▸ **To be done**
Locate, in the data below, the line that contains "head_cover(frame)" and the line that contains "if empty is"; reproduce exactly those two lines and every line between them, nothing more.

▸ **Supplied material**
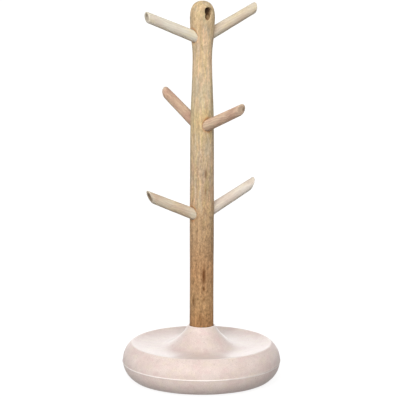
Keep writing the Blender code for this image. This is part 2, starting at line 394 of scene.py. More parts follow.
def peg_mesh(peg, seed):
    """A tapered peg along Z. Its rings lean little by little into the tilted end plane."""
    slope = math.tan(peg.tilt)
    turns = [math.tau * index / PEG_SEGMENTS for index in range(PEG_SEGMENTS)]

    def radius_at(z):
        taper = max(0.0, (z - PEG_TENON_END) / (peg.length - PEG_TENON_END))
        return PEG_ROOT_RADIUS + (PEG_TIP_RADIUS - PEG_ROOT_RADIUS) * taper

    def ring(radius, height, lean):
        """A ring of points, which the end plane's slope tips by the share lean."""
        points = []
        for turn in turns:
            x, y = radius * math.cos(turn), radius * math.sin(turn)
            points.append((x, y, height - x * slope * lean))
        return points

    rings = [[(0.0, 0.0, PEG_TENON_START)]]
    rings += [ring(PEG_ROOT_RADIUS * part, PEG_TENON_START, 0) for part in (0.3, 0.6, 0.85)]
    start = PEG_TENON_START + PEG_RIM_RADIUS / 2
    for step in range(PEG_RINGS):
        part = step / PEG_RINGS
        height = start + (peg.length - PEG_RIM_RADIUS - start) * part
        rings.append(ring(radius_at(height), height, part))
    for step in range(PEG_RIM_STEPS + 1):
        turned = math.pi / 2 * step / PEG_RIM_STEPS
        inset = PEG_RIM_RADIUS * (1 - math.cos(turned))
        height = peg.length - PEG_RIM_RADIUS * (1 - math.sin(turned))
        rings.append(ring(PEG_TIP_RADIUS - inset, height, 1))
    face_radius = PEG_TIP_RADIUS - PEG_RIM_RADIUS
    for part in (0.85, 0.65, 0.45, 0.2):
        rings.append(ring(face_radius * part, peg.length + PEG_CROWN * (1 - part**2), 1))
    rings.append([(0.0, 0.0, peg.length + PEG_CROWN)])

    mesh = skin(peg.name, rings)
    waver(mesh, PEG_WAVE, seed)
    return mesh


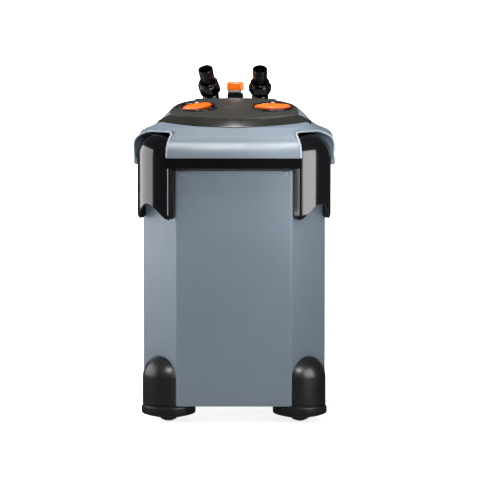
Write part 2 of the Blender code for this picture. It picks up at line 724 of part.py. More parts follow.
def lever():
    """The release lever: a black arm with an orange cap, on a steel pin."""
    axis = bpy.data.objects.new("lever_axis", None)
    PARTS.objects.link(axis)
    axis.location = (0, LEVER_Y, LEVER_PIVOT)
    arm = place("release_lever", boxes("release_lever", [((-ARM_HALF, -ARM_DEPTH, -ARM_DEPTH),
                                                          (ARM_HALF, ARM_DEPTH, ARM_TOP))]), SATIN,
                parent=axis)
    across = Matrix.Rotation(math.pi / 2, 4, "Y")
    bore = drum("arm_bore", LEVER_PIN_RADIUS + GAP, -0.02, 0.02, 16, across)
    boolean(arm, cutter("arm_bore", bore, axis))
    cap_outline = squircle(CAP_HALF, CAP_DEPTH, 5, 0, 360, 24)[:-1]
    rings = []
    for height, share in ((ARM_TOP + GAP, 1.0), (0.0232, 1.0), (0.0250, 0.95), (0.0258, 0.82)):
        rings.append([(x * share, y * share, height) for x, y in cap_outline])
    place("lever_cap", loft("lever_cap", rings), ORANGE, parent=axis)
    pin = drum("lever_pin", LEVER_PIN_RADIUS, -LEVER_PIN_HALF, LEVER_PIN_HALF, 16, across)
    place("lever_pin", pin, STEEL, parent=axis)


def bent_pipe(name, stations, inner):
    """A hollow pipe: each station is (distance along, lean in degrees, outer radius)."""
    outer_rings = []
    inner_rings = []
    point = Vector((0, 0, stations[0][0]))
    previous = stations[0]
    for station in stations:
        lean = math.radians((station[1] + previous[1]) / 2)
        point = point + Vector((0, -math.sin(lean), math.cos(lean))) * (station[0] - previous[0])
        tilt = Matrix.Rotation(math.radians(station[1]), 4, "X")
        for radius, rings in ((station[2], outer_rings), (inner, inner_rings)):
            rings.append([point + tilt @ Vector((radius * math.cos(a), radius * math.sin(a), 0))
                          for a in [2 * math.pi * i / PIPE_SIDES for i in range(PIPE_SIDES)]])
        previous = station
    shape = bmesh.new()
    rows = [[shape.verts.new(p) for p in ring] for ring in outer_rings + inner_rings[::-1]]
    rows.append(rows[0])
    for lower, upper in zip(rows, rows[1:]):
        for i in range(PIPE_SIDES):
            j = (i + 1) % PIPE_SIDES
            shape.faces.new((lower[i], lower[j], upper[j], upper[i]))
    return from_bmesh(name, shape), point


def hose_connectors():
    """On each port an elbow that swivels, with a hose tail that its union nut holds."""
    lean = math.degrees(TAIL_LEAN)
    elbow_stations = [(-0.0100, 0, 0.0080), (0.0, 0, 0.0080), (0.0002, 0, 0.0104), (0.0022, 0, 0.0104),
                      (0.0042, lean / 2, 0.0100), (0.0062, lean, 0.0100), (0.0078, lean, TAIL_RADIUS),
                      (0.0115, lean, TAIL_RADIUS)]
    hexagon = [(NUT_RADIUS * math.cos(math.radians(60 * i)), NUT_RADIUS * math.sin(math.radians(60 * i)))
               for i in range(6)]
    for side, sign in SIDES.items():
        swivel = bpy.data.objects.new(f"swivel_axis_{side}", None)
        PARTS.objects.link(swivel)
        swivel.location = (sign * PORT_X, PORT_Y, BLOCK_TOP + GAP)
        swivel.rotation_euler = (0, 0, LEFT_TAIL_TURN if side == "left" else 0)
        mesh, end = bent_pipe("port_elbow", elbow_stations, PIPE_BORE)
        place(f"port_elbow_{side}", mesh, GLOSS, parent=swivel)
        seat = bpy.data.objects.new(f"tail_axis_{side}", None)
        PARTS.objects.link(seat)
        seat.parent = swivel
        seat.location = end
        seat.rotation_euler = (TAIL_LEAN, 0, 0)
        profile = [(0.0118, NUT_TOP), (NUT_RADIUS, 0.0122), (NUT_RADIUS, -0.0008), (0.0118, NUT_LOW),
                   (0.0096, NUT_LOW), (0.0096, 0.0048), (0.0082, 0.0052), (0.0082, NUT_TOP)]
        nut = turned(f"union_nut_{side}", profile, GLOSS, 24, closed=True, parent=seat)
        flats = prism("nut_flats", hexagon, 2 * NUT_LOW, 2 * NUT_TOP)
        boolean(nut, cutter(f"nut_flats_{side}", flats, seat), "INTERSECT")
        tail = [(0.0074, TAIL_TOP), (TAIL_RADIUS, 0.0315), (TAIL_ROOT, 0.0285), (TAIL_RADIUS, 0.0280),
                (TAIL_ROOT, 0.0250), (TAIL_RADIUS, 0.0245), (0.0078, 0.0210), (0.0072, 0.0200),
                (0.0072, 0.0050), (TAIL_RADIUS, 0.0045), (TAIL_RADIUS, GAP), (PIPE_BORE, GAP),
                (PIPE_BORE, TAIL_TOP)]
        turned(f"hose_tail_{side}", tail, GLOSS, 16, closed=True, parent=seat)
        seal = [(TUBE_RADIUS, BLOCK_LOW - GAP), (TUBE_RADIUS, PORT_SEAL_LOW), (0.0060, PORT_SEAL_LOW),
                (0.0060, BLOCK_LOW - GAP)]
        ring = turned(f"port_seal_{side}", seal, RUBBER, 20, closed=True)
        ring.location = (sign * PORT_X, PORT_Y, 0)
        tube = [(TUBE_RADIUS, TUBE_TOP), (TUBE_RADIUS, TUBE_LOW), (TUBE_BORE, TUBE_LOW),
                (TUBE_BORE, TUBE_TOP)]
        riser = turned(f"port_tube_{side}", tube, SATIN, 20, closed=True)
        riser.location = (sign * PORT_X, PORT_Y, 0)


def pump():
    """The motor in the head and its impeller, shaft, bushes and cover below."""
    chamfer = 0.003
    housing = [(0, MOTOR_TOP), (MOTOR_RADIUS - chamfer, MOTOR_TOP), (MOTOR_RADIUS, MOTOR_TOP - chamfer),
               (MOTOR_RADIUS, MOTOR_LOW), (MAGNET_BORE, MOTOR_LOW), (MAGNET_BORE, 0.334), (0.0060, 0.334),
               (0.0060, 0.341), (0, 0.341)]
    turned("motor_housing", housing, SATIN, 24)
    magnet = [(MAGNET_RADIUS, 0.328), (MAGNET_RADIUS, 0.2910), (0.0160, 0.2905), (0.0160, 0.2870),
              (SHAFT_RADIUS + SEAM, 0.2870), (SHAFT_RADIUS + SEAM, 0.3280)]
    rotor = turned("impeller", magnet, SATIN, 24, closed=True)
    blades = bmesh.new()
    for i in range(BLADES):
        spin = Matrix.Rotation(2 * math.pi * i / BLADES, 4, "Z")
        matrix = spin @ Matrix.Translation((0.0165, 0, 0.2830)) @ Matrix.Diagonal((0.015, 0.002, 0.012, 1))
        bmesh.ops.create_cube(blades, size=1, matrix=matrix)
    boolean(rotor, cutter("blades", from_bmesh("blades", blades)), "UNION")
    place("impeller_shaft", drum("impeller_shaft", SHAFT_RADIUS, 0.2745, 0.3375, 16), CERAMIC)
    top_bush = [(0, 0.3406), (TOP_BUSH_RADIUS, 0.3406), (TOP_BUSH_RADIUS, 0.3300), (BUSH_BORE, 0.3300),
                (BUSH_BORE, 0.3380), (0, 0.3380)]
    turned("shaft_bush_top", top_bush, RUBBER, 20)
    low_bush = [(0, 0.2742), (BUSH_BORE, 0.2742), (BUSH_BORE, 0.2765), (LOW_BUSH_RADIUS, 0.2765),
                (LOW_BUSH_RADIUS, 0.2712), (0, 0.2712)]
    turned("shaft_bush_bottom", low_bush, RUBBER, 20)
    volute = [(0, 0.2708), (0.0110, 0.2708), (0.0110, 0.2735), (0.0260, 0.2735), (0.0260, VOLUTE_TOP),
              (VOLUTE_RADIUS, VOLUTE_TOP), (VOLUTE_RADIUS, VOLUTE_LOW), (0, VOLUTE_LOW)]
    cover = turned("impeller_cover", volute, SATIN, 24)
    inlets = bmesh.new()
    for i in range(6):
        spin = Matrix.Rotation(math.radians(60 * i + 30), 4, "Z")
        bmesh.ops.create_cone(inlets, cap_ends=True, segments=8, radius1=0.0042, radius2=0.0042,
                              depth=0.02, matrix=spin @ Matrix.Translation((0.018, 0, 0.27)))
    boolean(cover, cutter("inlets", from_bmesh("inlets", inlets)))


def media_stack():
    """Three baskets with their media, and the riser tube that passes them in one corner."""
    bore = RISER_RADIUS - RISER_WALL
    riser = [(RISER_RADIUS, RISER_TOP), (RISER_RADIUS, RISER_LOW), (bore, RISER_LOW), (bore, RISER_TOP)]
    tube = turned("intake_riser", riser, SATIN, 20, closed=True)
    tube.location = (-RISER_AT, RISER_AT, 0)
    at = Matrix.Translation((-RISER_AT, RISER_AT, 0))
    passage = cutter("riser_passage", drum("riser_passage", RISER_RADIUS + RISER_WALL, 0, 0.4, 20, at))
    slots = boxes("floor_slots", [((-0.085, y - 0.004, 0.0), (0.05, y + 0.004, 0.3))
                                  for y in [0.022 * i - 0.055 for i in range(6)]])
    fills = (("coarse_sponge", SPONGE), ("bio_media", BIO), ("fine_pad", FLEECE))
    for level, (media, material) in enumerate(fills):
        low = BASKET_FLOOR + level * BASKET_PITCH
        high = min(low + BASKET_PITCH - BASKET_STEP, BASKET_TOP)
        basket = place(f"media_basket_{level + 1}",
                       prism("media_basket", inset_octagon(BASKET_INSET), low, high), BASKET)
        inside = BASKET_INSET + BASKET_WALL
        hollow = prism("basket_hollow", inset_octagon(inside), low + BASKET_WALL, high + 0.01)
        boolean(basket, cutter(f"basket_hollow_{level}", hollow))
        boolean(basket, cutter(f"basket_slots_{level}", slots))
        boolean(basket, passage)
        filling = prism(media, inset_octagon(inside + MEDIA_GAP), low + BASKET_WALL + MEDIA_GAP,
                        high - MEDIA_HEADROOM)
        fill = place(media, filling, material)
        boolean(fill, passage)


def cable_gland():
    """The gland at the back of the head where the supply lead would enter."""
    gland = [(0.0040, 0.0170), (0.0062, 0.0150), (0.0075, 0.0100), (0.0100, 0.0095), (0.0100, 0.0010),
             (0.0058, 0.0010), (0.0058, -0.0060), (0.0032, -0.0060), (0.0032, 0.0170)]
    item = turned("cable_gland", gland, SATIN, 16, closed=True)
    item.location = (GLAND_X, GLAND_Y, GLAND_UP)
    item.rotation_euler = (math.radians(-90), 0, 0)


def smooth_round_parts():
    """Smooth shading where an edge is not sharp."""
    for item in PARTS.objects:
        if item.type == "MESH" and item.data.polygons:
            item.data.shade_smooth()
            item.data.set_sharp_from_angle(angle=math.radians(35))


def main():
    """Builds every part."""
    canister_body()
    feet()
    head_seal()
    head_base()
    clamps()
    side_grips()
    frame = console_frame()
    head_cover(frame)
    console(frame)
    valves(frame)
    hose_block()
    lever()
    hose_connectors()
    pump()
    media_stack()
    cable_gland()
    smooth_round_parts()


main()
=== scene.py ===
import json
import math

import bmesh
import bpy
from mathutils import Matrix, Vector
from mathutils.bvhtree import BVHTree


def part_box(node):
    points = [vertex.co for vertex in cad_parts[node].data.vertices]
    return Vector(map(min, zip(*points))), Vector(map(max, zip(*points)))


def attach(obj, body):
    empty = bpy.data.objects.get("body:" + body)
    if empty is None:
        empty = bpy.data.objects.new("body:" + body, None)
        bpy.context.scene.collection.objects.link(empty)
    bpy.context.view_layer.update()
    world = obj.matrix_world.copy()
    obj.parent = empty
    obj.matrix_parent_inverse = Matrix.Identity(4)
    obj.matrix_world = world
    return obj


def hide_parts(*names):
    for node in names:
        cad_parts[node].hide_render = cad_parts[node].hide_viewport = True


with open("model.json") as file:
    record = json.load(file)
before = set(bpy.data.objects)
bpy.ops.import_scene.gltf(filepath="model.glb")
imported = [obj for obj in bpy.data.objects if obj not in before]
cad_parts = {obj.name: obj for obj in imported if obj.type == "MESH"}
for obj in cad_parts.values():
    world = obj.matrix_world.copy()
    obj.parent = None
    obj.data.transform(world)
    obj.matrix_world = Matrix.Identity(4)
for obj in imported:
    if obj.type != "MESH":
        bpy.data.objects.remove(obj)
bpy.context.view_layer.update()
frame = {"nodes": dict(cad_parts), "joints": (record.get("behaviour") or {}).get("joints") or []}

NODES = frame["nodes"]
HOUSING = "housing"
CORNERS = {"front_left": 225, "front_right": 315, "back_right": 45, "back_left": 135}
SIDES = {"left": -1, "right": 1}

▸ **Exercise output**
    head_cover(frame)
    console(frame)
    valves(frame)
    hose_block()
    lever()
    hose_connectors()
    pump()
    media_stack()
    cable_gland()
    smooth_round_parts()


main()
=== scene.py ===
import json
import math

import bmesh
import bpy
from mathutils import Matrix, Vector
from mathutils.bvhtree import BVHTree


def part_box(node):
    points = [vertex.co for vertex in cad_parts[node].data.vertices]
    return Vector(map(min, zip(*points))), Vector(map(max, zip(*points)))


def attach(obj, body):
    empty = bpy.data.objects.get("body:" + body)
    if empty is None:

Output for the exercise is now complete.